### Records for processing
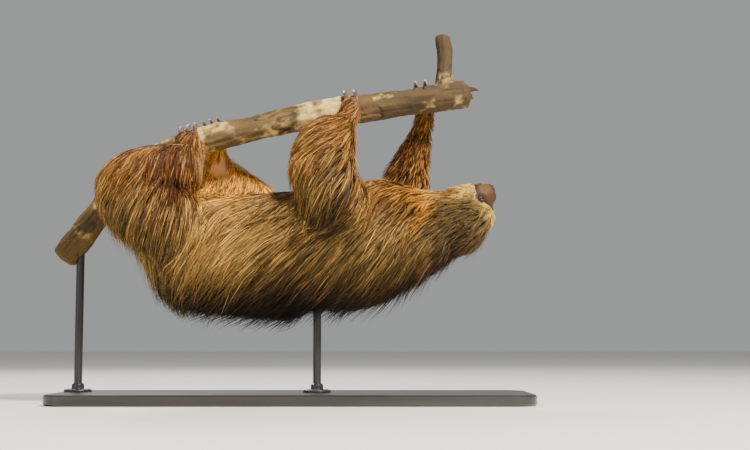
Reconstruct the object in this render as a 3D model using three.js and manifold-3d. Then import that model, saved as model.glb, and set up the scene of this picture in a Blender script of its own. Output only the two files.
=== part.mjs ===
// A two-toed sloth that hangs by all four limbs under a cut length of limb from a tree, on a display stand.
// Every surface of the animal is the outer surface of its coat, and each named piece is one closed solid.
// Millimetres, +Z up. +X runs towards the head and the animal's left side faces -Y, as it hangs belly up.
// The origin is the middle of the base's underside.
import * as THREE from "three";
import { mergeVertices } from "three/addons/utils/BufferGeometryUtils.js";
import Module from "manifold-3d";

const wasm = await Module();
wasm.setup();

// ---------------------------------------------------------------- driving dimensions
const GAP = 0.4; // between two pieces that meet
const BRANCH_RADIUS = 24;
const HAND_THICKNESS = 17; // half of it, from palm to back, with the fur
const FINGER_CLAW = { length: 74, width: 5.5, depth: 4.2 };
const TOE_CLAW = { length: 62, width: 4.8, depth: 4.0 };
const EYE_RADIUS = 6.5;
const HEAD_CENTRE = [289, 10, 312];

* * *

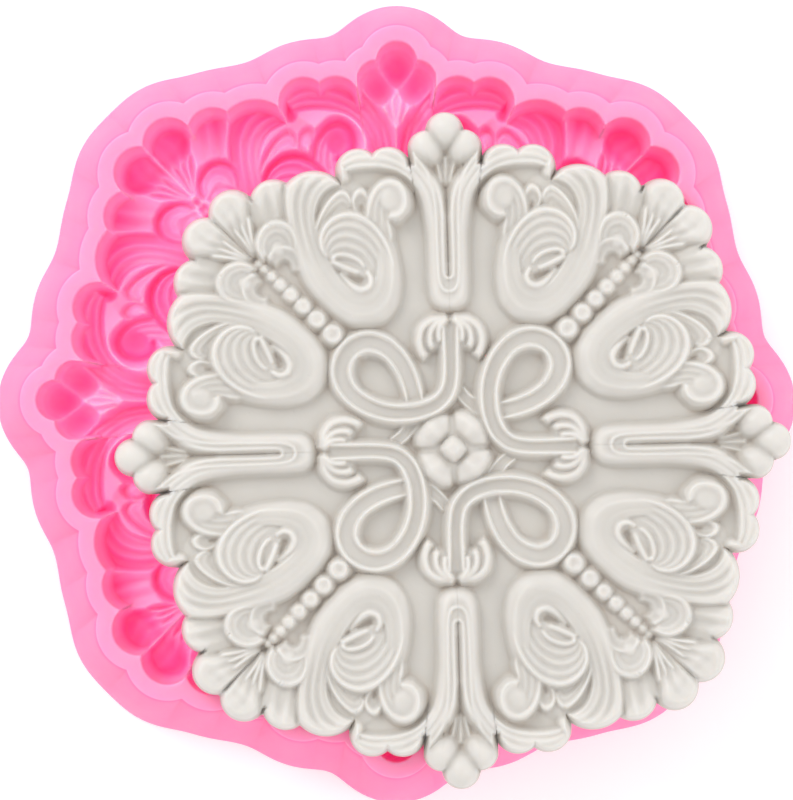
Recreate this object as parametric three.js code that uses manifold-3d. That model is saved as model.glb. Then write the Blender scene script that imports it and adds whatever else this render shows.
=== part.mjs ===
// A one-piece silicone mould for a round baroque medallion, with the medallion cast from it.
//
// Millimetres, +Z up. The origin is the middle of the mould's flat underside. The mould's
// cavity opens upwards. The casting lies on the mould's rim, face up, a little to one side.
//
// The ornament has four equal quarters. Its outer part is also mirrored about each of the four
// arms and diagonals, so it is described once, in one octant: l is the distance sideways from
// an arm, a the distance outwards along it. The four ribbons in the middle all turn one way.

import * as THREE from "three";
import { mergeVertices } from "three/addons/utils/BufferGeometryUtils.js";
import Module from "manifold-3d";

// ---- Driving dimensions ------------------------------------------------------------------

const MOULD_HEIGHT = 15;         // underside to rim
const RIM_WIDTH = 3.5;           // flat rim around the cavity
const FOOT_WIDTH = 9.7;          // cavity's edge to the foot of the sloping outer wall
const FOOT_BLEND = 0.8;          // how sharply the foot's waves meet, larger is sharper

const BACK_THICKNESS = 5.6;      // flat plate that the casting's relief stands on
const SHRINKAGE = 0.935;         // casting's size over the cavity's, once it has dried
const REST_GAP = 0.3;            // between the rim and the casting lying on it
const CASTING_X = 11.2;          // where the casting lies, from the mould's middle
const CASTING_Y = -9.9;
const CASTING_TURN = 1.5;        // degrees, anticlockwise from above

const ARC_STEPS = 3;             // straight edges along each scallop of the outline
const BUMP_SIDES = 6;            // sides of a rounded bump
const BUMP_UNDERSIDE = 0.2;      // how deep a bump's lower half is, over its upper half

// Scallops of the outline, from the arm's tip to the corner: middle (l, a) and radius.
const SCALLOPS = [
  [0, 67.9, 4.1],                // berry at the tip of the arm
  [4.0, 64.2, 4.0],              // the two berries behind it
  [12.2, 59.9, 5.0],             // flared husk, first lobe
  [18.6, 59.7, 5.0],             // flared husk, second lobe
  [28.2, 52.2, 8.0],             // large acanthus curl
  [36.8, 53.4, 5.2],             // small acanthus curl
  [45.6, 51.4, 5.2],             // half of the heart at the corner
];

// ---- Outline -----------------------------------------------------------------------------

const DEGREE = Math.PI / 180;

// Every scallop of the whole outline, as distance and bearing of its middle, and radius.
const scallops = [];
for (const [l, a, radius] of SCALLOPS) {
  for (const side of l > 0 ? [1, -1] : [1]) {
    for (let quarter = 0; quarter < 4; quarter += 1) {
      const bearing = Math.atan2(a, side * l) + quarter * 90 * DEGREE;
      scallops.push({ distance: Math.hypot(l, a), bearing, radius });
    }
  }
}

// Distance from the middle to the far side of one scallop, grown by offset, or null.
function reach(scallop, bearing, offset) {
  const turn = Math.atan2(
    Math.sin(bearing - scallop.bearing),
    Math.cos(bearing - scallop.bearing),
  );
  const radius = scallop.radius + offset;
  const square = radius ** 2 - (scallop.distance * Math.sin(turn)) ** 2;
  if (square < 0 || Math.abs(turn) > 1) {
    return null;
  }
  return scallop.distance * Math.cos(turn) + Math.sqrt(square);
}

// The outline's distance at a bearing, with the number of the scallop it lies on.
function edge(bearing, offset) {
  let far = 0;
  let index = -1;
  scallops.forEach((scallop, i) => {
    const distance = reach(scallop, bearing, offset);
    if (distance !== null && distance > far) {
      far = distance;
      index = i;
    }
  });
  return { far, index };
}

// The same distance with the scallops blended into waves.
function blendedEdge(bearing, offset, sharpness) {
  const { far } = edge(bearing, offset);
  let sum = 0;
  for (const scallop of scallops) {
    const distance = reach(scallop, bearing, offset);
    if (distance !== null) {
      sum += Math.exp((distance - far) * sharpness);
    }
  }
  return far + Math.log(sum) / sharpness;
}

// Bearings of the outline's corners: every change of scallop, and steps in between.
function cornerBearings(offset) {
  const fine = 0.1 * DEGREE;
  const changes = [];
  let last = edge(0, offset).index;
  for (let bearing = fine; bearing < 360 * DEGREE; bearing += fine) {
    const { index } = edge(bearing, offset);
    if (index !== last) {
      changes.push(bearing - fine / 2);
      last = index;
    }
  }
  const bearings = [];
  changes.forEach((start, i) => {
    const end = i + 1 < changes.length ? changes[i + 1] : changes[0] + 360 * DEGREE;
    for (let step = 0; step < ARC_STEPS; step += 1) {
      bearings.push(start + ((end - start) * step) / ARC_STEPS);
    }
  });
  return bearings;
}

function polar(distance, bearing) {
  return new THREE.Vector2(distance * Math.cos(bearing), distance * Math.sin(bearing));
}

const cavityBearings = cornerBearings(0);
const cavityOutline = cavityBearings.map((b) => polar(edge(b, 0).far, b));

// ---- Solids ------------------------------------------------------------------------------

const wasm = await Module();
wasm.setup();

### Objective
Reproduce, exactly as written, the stretch of lines whose first line is the one with "Reconstruct the object" and whose last line is the one with "const HEAD_CENTRE = [289, 10, 312];".

### Written response
Reconstruct the object in this render as a 3D model using three.js and manifold-3d. Then import that model, saved as model.glb, and set up the scene of this picture in a Blender script of its own. Output only the two files.
=== part.mjs ===
// A two-toed sloth that hangs by all four limbs under a cut length of limb from a tree, on a display stand.
// Every surface of the animal is the outer surface of its coat, and each named piece is one closed solid.
// Millimetres, +Z up. +X runs towards the head and the animal's left side faces -Y, as it hangs belly up.
// The origin is the middle of the base's underside.
import * as THREE from "three";
import { mergeVertices } from "three/addons/utils/BufferGeometryUtils.js";
import Module from "manifold-3d";

const wasm = await Module();
wasm.setup();

// ---------------------------------------------------------------- driving dimensions
const GAP = 0.4; // between two pieces that meet
const BRANCH_RADIUS = 24;
const HAND_THICKNESS = 17; // half of it, from palm to back, with the fur
const FINGER_CLAW = { length: 74, width: 5.5, depth: 4.2 };
const TOE_CLAW = { length: 62, width: 4.8, depth: 4.0 };
const EYE_RADIUS = 6.5;
const HEAD_CENTRE = [289, 10, 312];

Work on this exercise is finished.